But I still feel like something is back there, missing. Something in the basement, I guess - the awareness that I used to do a thing, and that a part of me (in my mind) still does, but I never write or post anything like I used to, because we used to be explorers, and now we aren’t. And then a few terrifying reminders surfaced in a matter of weeks, from people who used to tell me they admired my blogging, and are now putting things into the sphere that I couldn’t match on my best day - because they’re doing the work, and the work is the work is the work. And it’s like - fuuuuuuuuuuuuuuuuuuuuuuuuuuuck. Sometimes, guys. Sometimes the world just hands you your ass - and you know it’s one of those when it’s as beautiful as it is painful, and you’re looking out over the precipice of the thing and you think to yourself - am I jumping, or not? Am I falling? Have I hit the water? And do I have enough air to get to the surface, way, way up there?
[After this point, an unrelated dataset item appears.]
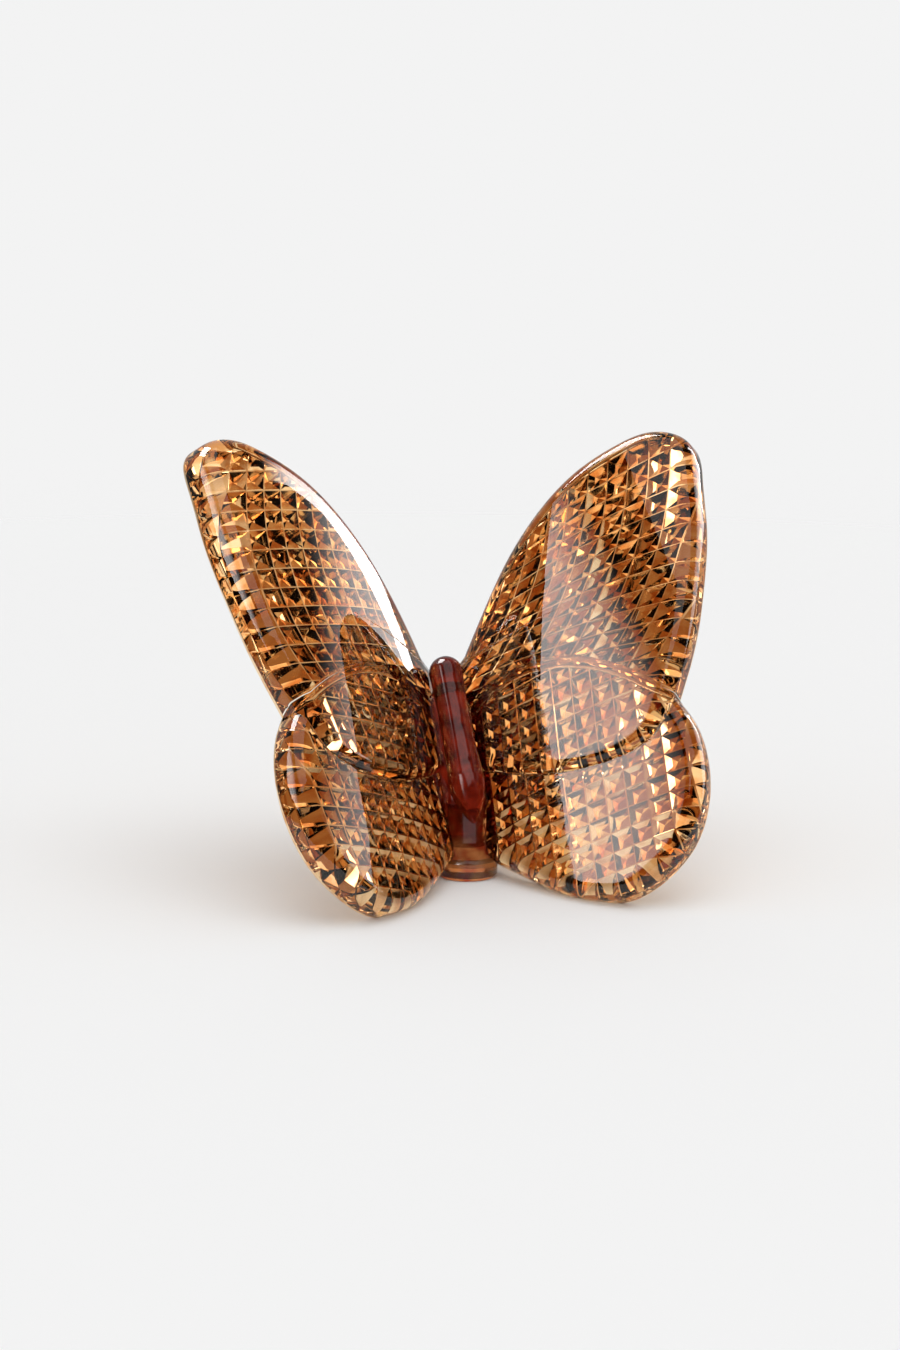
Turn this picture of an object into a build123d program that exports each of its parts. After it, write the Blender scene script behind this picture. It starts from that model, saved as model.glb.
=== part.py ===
from build123d import *
import math
import os

# A butterfly ornament cast in amber crystal. It leans back on its foot with its wings open in a V, and
# stands on the foot's flat base and on the lowest edge of each hindwing.
# Frame: millimetres, +Z up, +X to the right seen from the front, the front faces -Y.
# The origin is the centre of the foot's flat base, on the surface that the ornament stands on.
# The casting is divided where its members meet, and each member is one solid.

# Stance
lean = 38.5  # how far the body tilts back from upright, degrees
opening = 53.0  # angle of each wing from the plane that halves the V at its front, degrees
hinge_height = 13.0  # height of the point where the two wing planes cross, above the foot's centre
hinge_forward = 0.1  # how far that point lies in front of the foot's centre

# Wings
bow_radius = 55.0  # each glossy front bulges across the wing with this radius
bow_crest = 19.8  # distance of the bulge's highest line from the hinge line
arch_radius = 325.0  # radius of the much slighter bulge along the wing
forewing_thickness = 4.5
hindwing_thickness = 4.2
hindwing_step = 0.6  # how far the hindwing's front lies behind the forewing's
lap_depth = 2.0  # thickness of forewing that lies over the hindwing
rim_round = 1.8  # rounding of the front rims
back_round = 0.8  # rounding of the back rims
root_inset = 1.5  # how far each wing runs on past the hinge line, into the body

# Forewing, measured out from the hinge line and up along the body
forewing_span = 37.2
forewing_root_top = 20.3
forewing_tip_height = 44.0
notch_out = 29.3
notch_up = 3.3
forewing_root_bottom = 3.9
forewing_low_point = 3.5

# Hindwing
hindwing_span = 31.3
hindwing_arc_top = 14.8
hindwing_arc_root = 11.3
hindwing_bottom = 21.4
hindwing_root_bottom = 9.0

# Body: the slim round front with the pointed tail, and the thick spine behind it
body_radius = 2.1
body_top = 19.6
tail_length = 6.2
tail_swell = 2.45
tail_tip_radius = 0.3
head_radius = 2.3
body_tilt = 6.0  # the body leans back this much more than the wings, degrees
body_sink = 0.9  # depth of the body's axis behind the hinge point
spine_radius = 4.2
spine_depth = 6.3  # depth of the spine's axis behind the hinge line
spine_top = 16.2
spine_bottom = 6.5
spine_end_radius = 1.8

# Relief on the backs of the wings: crossing V grooves leave rows of diamond points
forewing_pitch = 3.0  # spacing of the points
hindwing_pitch = 2.6
relief_height = 1.2
relief_blunt = 0.15  # how far the tips of the points stop short of the smooth back
relief_border = 1.2  # width of the plain border inside each wing's outline
arc_border = 0.5  # width of the plain border of the forewing along the hindwing
relief_root = 1.5  # the relief starts this far out from the hinge line
field_sides = 40  # the relief ends at a polygon of this many sides

# Foot
base_radius = 4.1
base_edge = 0.4
base_height = 2.3
neck_radius = 2.6
flare_height = 5.2
foot_height = 9.5

overrun = 2.0  # how far cutting solids run past what they cut
face_match = 0.01  # an edge this near a bowed face lies on it

# Shares of a wing's own sizes, as (out, up) points along its outline
leading_edge_shares = [(0.10, 0.19), (0.23, 0.44), (0.38, 0.67), (0.58, 0.88), (0.74, 0.972)]
tip_shares = (0.875, 1.0)
trailing_edge_shares = [(0.985, 0.94), (1.0, 0.80), (0.985, 0.60), (0.94, 0.385), (0.875, 0.18)]
lower_edge_shares = [(0.88, -0.5), (0.65, -1.0), (0.34, -0.55)]
arc_shares = [(0.90, 0.26), (0.72, 0.64), (0.46, 0.94), (0.31, 1.0), (0.14, 0.93)]
outer_edge_shares = [(0.975, -0.02), (1.0, 0.27), (0.96, 0.57), (0.86, 0.81), (0.725, 0.945)]
bottom_shares = (0.58, 1.0)
inner_edge_shares = [(0.45, 0.96), (0.31, 0.86), (0.17, 0.70)]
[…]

And with those being the sensations, I can’t help thinking to myself - what happened? Is it just that it’s more socially acceptable for me to write florid prose about the experience of going to a film festival than it is to write florid prose about the experience of walking through this life? Or is it just that I chickened out? My actual journal, which averages about twenty pages a month, was a whopping fifty for the month of January alone, which suggests - albeit under admittedly unique circumstances - that the words are in there. They don’t make an enormous amount of sense, but surely, at some point, they need to start coming back out.
Off to New Zealand for 3 weeks. I’ll post to Tederick.com when I can.
"Words Win Wars" - Murray Gold, Doctor Who Series 5 OST
Quite a good day.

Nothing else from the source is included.